If, on the other hand, you accept that there is a constant threat of chaos within every society, then you will not be astonished when the mobbing masses throng through the streets (though in the present case you might be astonished at how easily they seemed to accomplish their invasion in the face of an armed police force that seemed utterly overwhelmed). What impresses realists about politics, and what they hold to as, perhaps, the only sacred thing made on this earth, will be the fact that there simply ever is such a thing as functional political order. Realists do not think that chaos needs to be explained. They simply assume that disorder is always there, waiting to invade the fragile orders that we manage to make. Realists will, therefore, want to explain, so as to better hold fast to, those political orders that chase chaos beyond the gates.
There is a second basic question of politics that realists can ask, but which is not an option for optimists. How do we construct political order out of the antisocial chaos that is given us? Hobbes thought chaos could only be beaten back by a strong sovereign—an authoritarian who bends everyone to obedience. Hobbes was a pessimistic realist; his pessimism produced his authoritarianism. But among the generation immediately following Hobbes there toiled the greatest of the early modern political thinkers. John Locke was the first to work out in detail the courageous idea that we could achieve political order by consent, rather than coercion. With Locke’s hopeful realism, the great modern experiment in self-government was born.

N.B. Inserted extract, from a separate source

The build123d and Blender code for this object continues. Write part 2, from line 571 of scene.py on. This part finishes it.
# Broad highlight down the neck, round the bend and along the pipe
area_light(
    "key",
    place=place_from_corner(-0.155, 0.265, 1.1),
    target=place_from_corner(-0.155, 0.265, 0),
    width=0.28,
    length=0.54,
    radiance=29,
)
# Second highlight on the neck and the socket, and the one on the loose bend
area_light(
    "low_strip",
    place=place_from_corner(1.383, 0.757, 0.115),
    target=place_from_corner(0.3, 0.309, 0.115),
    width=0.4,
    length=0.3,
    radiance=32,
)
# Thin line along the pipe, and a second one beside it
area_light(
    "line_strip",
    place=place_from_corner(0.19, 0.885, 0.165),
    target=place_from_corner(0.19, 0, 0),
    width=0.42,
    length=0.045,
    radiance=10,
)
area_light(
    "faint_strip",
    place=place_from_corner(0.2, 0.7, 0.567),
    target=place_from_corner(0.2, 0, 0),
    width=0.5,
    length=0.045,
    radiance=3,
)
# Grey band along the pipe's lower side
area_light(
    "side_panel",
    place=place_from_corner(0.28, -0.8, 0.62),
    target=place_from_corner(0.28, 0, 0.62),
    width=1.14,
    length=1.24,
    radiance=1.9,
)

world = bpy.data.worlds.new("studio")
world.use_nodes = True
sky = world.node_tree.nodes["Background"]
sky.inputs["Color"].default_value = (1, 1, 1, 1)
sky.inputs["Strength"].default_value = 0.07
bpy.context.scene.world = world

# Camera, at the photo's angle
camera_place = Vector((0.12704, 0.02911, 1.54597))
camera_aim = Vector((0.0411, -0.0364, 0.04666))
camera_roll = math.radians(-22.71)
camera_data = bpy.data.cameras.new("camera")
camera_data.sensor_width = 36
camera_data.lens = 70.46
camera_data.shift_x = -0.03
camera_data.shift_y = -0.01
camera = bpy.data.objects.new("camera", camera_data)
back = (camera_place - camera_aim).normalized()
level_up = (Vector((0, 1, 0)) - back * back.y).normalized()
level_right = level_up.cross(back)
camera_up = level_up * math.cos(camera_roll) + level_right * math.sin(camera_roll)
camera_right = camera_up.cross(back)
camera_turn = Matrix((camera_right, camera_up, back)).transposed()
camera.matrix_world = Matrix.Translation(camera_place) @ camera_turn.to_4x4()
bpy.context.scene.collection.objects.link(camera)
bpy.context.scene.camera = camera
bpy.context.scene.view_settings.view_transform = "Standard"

Anyone who has read him knows that Locke was deeply flawed by today’s standards. And it can be no mere accident that the stains of his thought continue to run rampant in self-governed states today. These include the stains of sexism, classism, and racism. Yet Locke’s deeply stained thought still managed to give voice to a few crucial ideas that could, and would, be used by later generations to try to press back against the racist, sexist, and classist wolves who are a constant threat in every modern political order.

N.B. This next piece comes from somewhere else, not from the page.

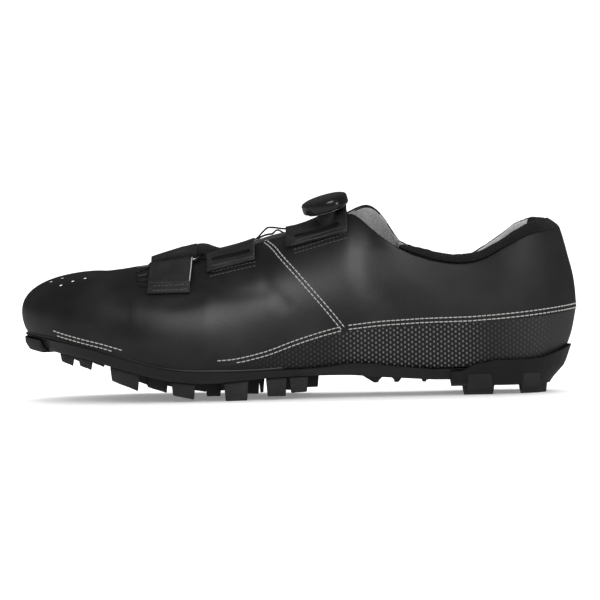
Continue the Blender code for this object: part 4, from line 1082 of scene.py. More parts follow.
    def lay_folds(self) -> None:
        """Moves the outer skin in and out along the folds."""
        skin = Skin([self.piece], self.shoe.sight)
        mesh = self.piece.data
        outer = self.outer_faces()
        touched = np.zeros(len(mesh.vertices), bool)
        for polygon in mesh.polygons:
            if outer[polygon.index]:
                touched[list(polygon.vertices)] = True
        rows = points_of(self.piece)
        normals = normals_of(self.piece)
        moved = np.zeros(len(rows))
        for fold in self.folds:
            for side, share in ((Side.OUTER, 1.0), (Side.INNER, self.inner_folds)):
                line = np.array(curve_through(skin.traced(fold.line, side), 2.0 * MM))
                near = np.min(np.linalg.norm(rows[:, None, :] - line[None, :, :], axis=2), axis=1)
                moved += fold.turn.value * share * fold.depth * np.exp(-(near / fold.width) ** 2 * 2.2)
        rows += normals * (moved * touched)[:, None]
        put_points(self.piece, rows)

    def map_surface(self) -> None:
        """Unrolls the upper to metres along and up, and sorts its faces by finish."""
        mesh = self.piece.data
        rows = points_of(self.piece)
        beyond = np.clip(rows[:, 0] - HEEL_TURN, 0.0, None)
        angle = np.arctan2(beyond, np.abs(rows[:, 1]) + 1e-9)
        along = np.where(rows[:, 0] > HEEL_TURN, HEEL_TURN + angle * self.fan_radius, rows[:, 0])
        places = np.column_stack((along, rows[:, 2]))
        layer = mesh.uv_layers.get("UVMap") or mesh.uv_layers.new(name="UVMap")
        corners = np.empty(len(mesh.loops), int)
        mesh.loops.foreach_get("vertex_index", corners)
        layer.data.foreach_set("uv", places[corners].ravel())
        outer = self.outer_faces()
        for polygon in mesh.polygons:
            share = share_of(polygon.center.x)
            limit = self.edge_height(share) - float(look_up(self.lowered, share))
            if not outer[polygon.index]:
                polygon.material_index = 2
            elif polygon.center.z < limit and share < self.panel_end:
                polygon.material_index = 1
            else:
                polygon.material_index = 0

    def finish(self) -> None:
        """Dresses the upper."""
        finishes = self.shoe.finishes
        indices = [polygon.material_index for polygon in self.piece.data.polygons]
        dress(self.piece, finishes.leather, finishes.panel, finishes.lining)
        self.piece.data.polygons.foreach_set("material_index", indices)
        self.shoe.keep(self.piece, "upper_leather", "upper")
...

The idea of self-government, or rule by consent, can be turned against injustice to be used in the pursuit of political equality and legal anti-discrimination. Contemporary liberal activists, like Stacey Abrams, show that we have by no means secured equal voting rights for all. But she, more than anyone else today, understands that an equal right to vote and, thereby, to participate in the political process through consent rather than force is a project worth pursuing. That is to mobilize Lockean ideals against the Lockean wolf. It is to be a hopeful realist.
Such hope is now in short supply for many citizens of liberal democracies. In the United States, the stampeding of the Capitol was heartbreaking to witness. Some are so disgusted by the cruelty and inequality it represents that they are turning their backs on the country. Many others turned their backs long ago, citing a long litany of our national abuses.

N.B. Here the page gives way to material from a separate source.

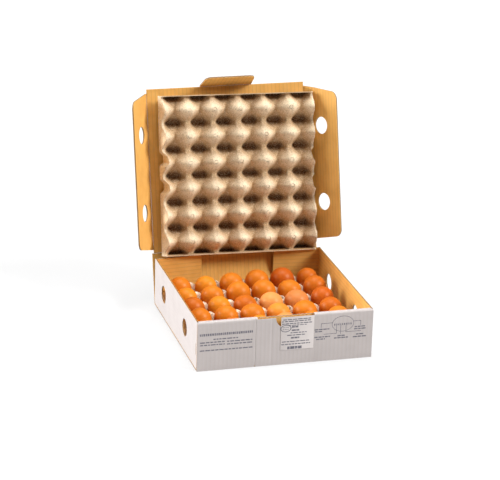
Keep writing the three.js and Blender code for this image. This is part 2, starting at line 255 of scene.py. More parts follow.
def cut_in_strips(bm, axis, lines):
    """Adds cuts across a mesh at the given values of one axis."""
    normal = Vector((0, 0, 0))
    normal[axis] = 1
    for at in lines:
        geometry = bm.verts[:] + bm.edges[:] + bm.faces[:]
        bmesh.ops.bisect_plane(bm, geom=geometry, dist=1e-7, plane_co=normal * at, plane_no=normal)


def span(low, high, step):
    """Evenly spaced values between two ends, about a step apart and without the ends."""
    count = max(2, round((high - low) / step))
    return [low + (high - low) * i / count for i in range(1, count)]


def extrude_all(bm, offset):
    """Gives a sheet its other face, moved by the offset, and the walls between the two."""
    grown = bmesh.ops.extrude_face_region(bm, geom=bm.faces[:], use_keep_orig=True)
    moved = [item for item in grown["geom"] if isinstance(item, bmesh.types.BMVert)]
    bmesh.ops.translate(bm, verts=moved, vec=offset)
    return moved


def round_edges(bm, edges, width, steps):
    bmesh.ops.bevel(bm, geom=edges, offset=width, segments=steps, profile=0.5, affect="EDGES",
                    clamp_overlap=True, material=-1)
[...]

Those who give up faith in their country must trade their loyalty in for something else. Disgust with the present can be cause for its abandonment only among those who are able to take comfort in a long-run optimism. They find solace in the unbending idea that a very different political form of organization can be counted on to produce a much fuller harmony among humans. The revolution will come at some unspecifiable time, so the faith goes, and then we will marvel at the vapors of dissipated chaos that will have just boiled off.
But if you give up on your country, here and now, what do you have left, in the here-and-now? At best, you have a private optimism, which many of your fellow citizens simply cannot afford to bet on. At worst, you have an argument that convinces others to walk away from the very gates that have for so long held back some, even if only some, of the churning chaos.
Hopeful realists hold fast to their political hope, but without the idealism involved in giving up on the country. They find in the idea of self-government by consent something to work for and, sometimes, even to love. But being realists, they also always remain fearful of how brutal the country can be, and too often is. In short, hopeful realists try to hold in a single vision the pain and the love that are always there in politics.
There is no writer who more poignantly expresses America’s long twain of suffering and love than James Baldwin: “I love America more than any other country in the world and, exactly for this reason, I insist on the right to criticize her perpetually.”[i] In essays like “The Fire Next Time” and novels like Another Country, Baldwin shows that every white American needs to learn what almost every non-white American already knows: the wolves are in our midst and are a real part of who we are. When Baldwin insists that white Americans need to learn this lesson, he is not cheering cappuccino liberals toward a glib acknowledgment of plain facts about the sins of our history. Rather, he is insisting that you seek these sins out in your own heart and suffer in your soul the violence that has been perpetrated, precisely because some of it was perpetrated in your name (just consider your family name). Only once you have found the country’s stains within yourself can you finally begin to both love your country and relentlessly criticize it out of that love.
The day after the siege of the Capitol, Michelle Obama reiterated the pain and the love at the heart of Baldwin’s vision of politics. “The work of putting America back together” will be “an uncomfortable, sometimes painful process,” she said. “But if we enter into it with an honest and unwavering love of our country, then maybe we can finally start to heal.”[ii]
Realists about politics frankly acknowledge the hard truth that brutality is always in the wings. But hopeful realists go on to affirm that we have in fact made much to help keep some of that default chaos at bay. And that deserves our political loyalty, if anything does.
To love your country, you do not need to pretend that it is perfect. You do not need to disavow the white, masculine, and thuggish violence in which your history is entrenched. But neither do you need your nation to pass a moral purity test to commit yourself to love of country. Your love can be the courage of a hope that lies at the heart of the majestic idea of an ever-more-equal society from which the suffering of chaos is ever-receding. This will be a painful and even at times tragic love. Because it can never be fully realized. But would you really refuse to love only for the fear of heartbreak?
Notes:
[i] James Baldwin, Notes of a Native Son (Boston: Beacon Press, 1984), p. 9.